Please output the lines shown below exactly as they appear.

----- INFORMATION SHOWN -----

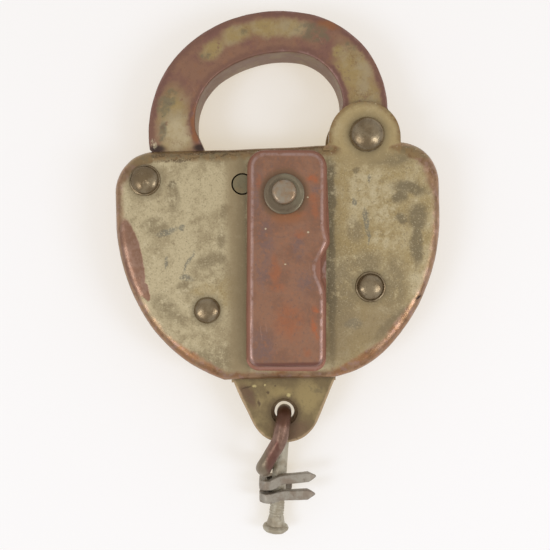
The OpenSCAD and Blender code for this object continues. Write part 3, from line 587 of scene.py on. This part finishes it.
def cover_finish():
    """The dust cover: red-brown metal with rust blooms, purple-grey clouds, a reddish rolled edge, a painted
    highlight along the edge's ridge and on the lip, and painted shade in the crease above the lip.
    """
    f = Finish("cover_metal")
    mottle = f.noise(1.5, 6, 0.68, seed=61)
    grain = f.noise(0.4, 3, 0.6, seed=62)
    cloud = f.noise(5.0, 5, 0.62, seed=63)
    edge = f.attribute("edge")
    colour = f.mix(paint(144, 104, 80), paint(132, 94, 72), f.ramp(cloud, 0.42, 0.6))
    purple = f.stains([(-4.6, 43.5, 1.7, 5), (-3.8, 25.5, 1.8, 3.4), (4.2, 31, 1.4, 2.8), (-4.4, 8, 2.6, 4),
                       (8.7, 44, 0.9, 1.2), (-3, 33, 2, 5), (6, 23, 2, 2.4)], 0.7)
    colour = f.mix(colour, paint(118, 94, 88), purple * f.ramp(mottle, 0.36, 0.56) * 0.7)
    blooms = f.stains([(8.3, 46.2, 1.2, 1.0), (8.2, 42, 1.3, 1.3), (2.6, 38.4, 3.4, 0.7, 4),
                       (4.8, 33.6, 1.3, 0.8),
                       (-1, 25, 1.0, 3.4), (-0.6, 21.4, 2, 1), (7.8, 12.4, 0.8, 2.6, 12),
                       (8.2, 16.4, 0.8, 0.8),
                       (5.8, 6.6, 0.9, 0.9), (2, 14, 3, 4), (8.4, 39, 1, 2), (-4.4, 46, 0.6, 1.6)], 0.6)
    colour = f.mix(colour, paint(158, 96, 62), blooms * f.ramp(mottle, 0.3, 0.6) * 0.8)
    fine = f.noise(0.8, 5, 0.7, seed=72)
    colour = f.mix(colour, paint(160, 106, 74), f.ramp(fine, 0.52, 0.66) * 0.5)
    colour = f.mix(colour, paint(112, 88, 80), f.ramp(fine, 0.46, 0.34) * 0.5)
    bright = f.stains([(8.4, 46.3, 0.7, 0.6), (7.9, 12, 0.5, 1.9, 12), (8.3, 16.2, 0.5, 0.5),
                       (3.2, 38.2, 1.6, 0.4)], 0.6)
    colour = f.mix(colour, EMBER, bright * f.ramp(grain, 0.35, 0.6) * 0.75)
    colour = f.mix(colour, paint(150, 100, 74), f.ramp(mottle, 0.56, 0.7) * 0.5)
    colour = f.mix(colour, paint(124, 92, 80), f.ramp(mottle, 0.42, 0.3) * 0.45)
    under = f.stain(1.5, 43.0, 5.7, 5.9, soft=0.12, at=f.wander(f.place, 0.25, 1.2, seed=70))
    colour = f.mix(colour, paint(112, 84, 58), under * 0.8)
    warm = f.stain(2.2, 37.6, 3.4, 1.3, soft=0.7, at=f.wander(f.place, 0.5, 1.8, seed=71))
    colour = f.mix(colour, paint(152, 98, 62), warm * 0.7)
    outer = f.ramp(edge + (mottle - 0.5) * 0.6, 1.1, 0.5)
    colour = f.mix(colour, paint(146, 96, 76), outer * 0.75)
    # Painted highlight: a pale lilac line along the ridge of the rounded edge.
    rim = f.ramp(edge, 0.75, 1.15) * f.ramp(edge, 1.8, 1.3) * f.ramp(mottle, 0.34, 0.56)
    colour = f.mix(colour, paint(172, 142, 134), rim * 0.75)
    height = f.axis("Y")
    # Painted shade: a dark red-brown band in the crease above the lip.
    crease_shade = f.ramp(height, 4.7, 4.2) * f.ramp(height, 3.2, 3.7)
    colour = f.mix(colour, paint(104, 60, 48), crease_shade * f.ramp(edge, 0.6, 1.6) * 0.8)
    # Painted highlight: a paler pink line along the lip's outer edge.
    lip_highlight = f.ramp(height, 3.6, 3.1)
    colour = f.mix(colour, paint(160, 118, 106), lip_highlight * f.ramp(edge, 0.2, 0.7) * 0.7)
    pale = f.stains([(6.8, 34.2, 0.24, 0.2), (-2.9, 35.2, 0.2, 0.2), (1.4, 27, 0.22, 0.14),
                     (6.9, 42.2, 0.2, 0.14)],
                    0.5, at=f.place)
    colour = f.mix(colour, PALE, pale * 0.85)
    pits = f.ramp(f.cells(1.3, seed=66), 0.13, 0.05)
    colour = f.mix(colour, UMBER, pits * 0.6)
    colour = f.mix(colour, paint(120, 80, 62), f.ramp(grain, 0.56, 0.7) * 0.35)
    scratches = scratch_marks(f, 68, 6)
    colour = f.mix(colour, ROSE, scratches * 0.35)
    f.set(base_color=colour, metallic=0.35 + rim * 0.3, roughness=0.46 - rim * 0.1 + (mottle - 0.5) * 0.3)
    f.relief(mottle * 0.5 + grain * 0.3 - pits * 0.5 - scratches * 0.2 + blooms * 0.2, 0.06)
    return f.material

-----

◆ **WRITTEN REPLY**
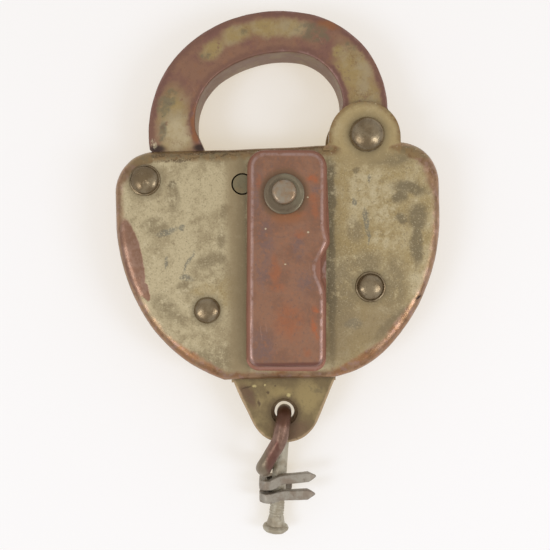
The OpenSCAD and Blender code for this object continues. Write part 3, from line 587 of scene.py on. This part finishes it.
def cover_finish():
    """The dust cover: red-brown metal with rust blooms, purple-grey clouds, a reddish rolled edge, a painted
    highlight along the edge's ridge and on the lip, and painted shade in the crease above the lip.
    """
    f = Finish("cover_metal")
    mottle = f.noise(1.5, 6, 0.68, seed=61)
    grain = f.noise(0.4, 3, 0.6, seed=62)
    cloud = f.noise(5.0, 5, 0.62, seed=63)
    edge = f.attribute("edge")
    colour = f.mix(paint(144, 104, 80), paint(132, 94, 72), f.ramp(cloud, 0.42, 0.6))
    purple = f.stains([(-4.6, 43.5, 1.7, 5), (-3.8, 25.5, 1.8, 3.4), (4.2, 31, 1.4, 2.8), (-4.4, 8, 2.6, 4),
                       (8.7, 44, 0.9, 1.2), (-3, 33, 2, 5), (6, 23, 2, 2.4)], 0.7)
    colour = f.mix(colour, paint(118, 94, 88), purple * f.ramp(mottle, 0.36, 0.56) * 0.7)
    blooms = f.stains([(8.3, 46.2, 1.2, 1.0), (8.2, 42, 1.3, 1.3), (2.6, 38.4, 3.4, 0.7, 4),
                       (4.8, 33.6, 1.3, 0.8),
                       (-1, 25, 1.0, 3.4), (-0.6, 21.4, 2, 1), (7.8, 12.4, 0.8, 2.6, 12),
                       (8.2, 16.4, 0.8, 0.8),
                       (5.8, 6.6, 0.9, 0.9), (2, 14, 3, 4), (8.4, 39, 1, 2), (-4.4, 46, 0.6, 1.6)], 0.6)
    colour = f.mix(colour, paint(158, 96, 62), blooms * f.ramp(mottle, 0.3, 0.6) * 0.8)
    fine = f.noise(0.8, 5, 0.7, seed=72)
    colour = f.mix(colour, paint(160, 106, 74), f.ramp(fine, 0.52, 0.66) * 0.5)
    colour = f.mix(colour, paint(112, 88, 80), f.ramp(fine, 0.46, 0.34) * 0.5)
    bright = f.stains([(8.4, 46.3, 0.7, 0.6), (7.9, 12, 0.5, 1.9, 12), (8.3, 16.2, 0.5, 0.5),
                       (3.2, 38.2, 1.6, 0.4)], 0.6)
    colour = f.mix(colour, EMBER, bright * f.ramp(grain, 0.35, 0.6) * 0.75)
    colour = f.mix(colour, paint(150, 100, 74), f.ramp(mottle, 0.56, 0.7) * 0.5)
    colour = f.mix(colour, paint(124, 92, 80), f.ramp(mottle, 0.42, 0.3) * 0.45)
    under = f.stain(1.5, 43.0, 5.7, 5.9, soft=0.12, at=f.wander(f.place, 0.25, 1.2, seed=70))
    colour = f.mix(colour, paint(112, 84, 58), under * 0.8)
    warm = f.stain(2.2, 37.6, 3.4, 1.3, soft=0.7, at=f.wander(f.place, 0.5, 1.8, seed=71))
    colour = f.mix(colour, paint(152, 98, 62), warm * 0.7)
    outer = f.ramp(edge + (mottle - 0.5) * 0.6, 1.1, 0.5)
    colour = f.mix(colour, paint(146, 96, 76), outer * 0.75)
    # Painted highlight: a pale lilac line along the ridge of the rounded edge.
    rim = f.ramp(edge, 0.75, 1.15) * f.ramp(edge, 1.8, 1.3) * f.ramp(mottle, 0.34, 0.56)
    colour = f.mix(colour, paint(172, 142, 134), rim * 0.75)
    height = f.axis("Y")
    # Painted shade: a dark red-brown band in the crease above the lip.
    crease_shade = f.ramp(height, 4.7, 4.2) * f.ramp(height, 3.2, 3.7)
    colour = f.mix(colour, paint(104, 60, 48), crease_shade * f.ramp(edge, 0.6, 1.6) * 0.8)
    # Painted highlight: a paler pink line along the lip's outer edge.
    lip_highlight = f.ramp(height, 3.6, 3.1)
    colour = f.mix(colour, paint(160, 118, 106), lip_highlight * f.ramp(edge, 0.2, 0.7) * 0.7)
    pale = f.stains([(6.8, 34.2, 0.24, 0.2), (-2.9, 35.2, 0.2, 0.2), (1.4, 27, 0.22, 0.14),
                     (6.9, 42.2, 0.2, 0.14)],
                    0.5, at=f.place)
    colour = f.mix(colour, PALE, pale * 0.85)
    pits = f.ramp(f.cells(1.3, seed=66), 0.13, 0.05)
    colour = f.mix(colour, UMBER, pits * 0.6)
    colour = f.mix(colour, paint(120, 80, 62), f.ramp(grain, 0.56, 0.7) * 0.35)
    scratches = scratch_marks(f, 68, 6)
    colour = f.mix(colour, ROSE, scratches * 0.35)
    f.set(base_color=colour, metallic=0.35 + rim * 0.3, roughness=0.46 - rim * 0.1 + (mottle - 0.5) * 0.3)
    f.relief(mottle * 0.5 + grain * 0.3 - pits * 0.5 - scratches * 0.2 + blooms * 0.2, 0.06)
    return f.material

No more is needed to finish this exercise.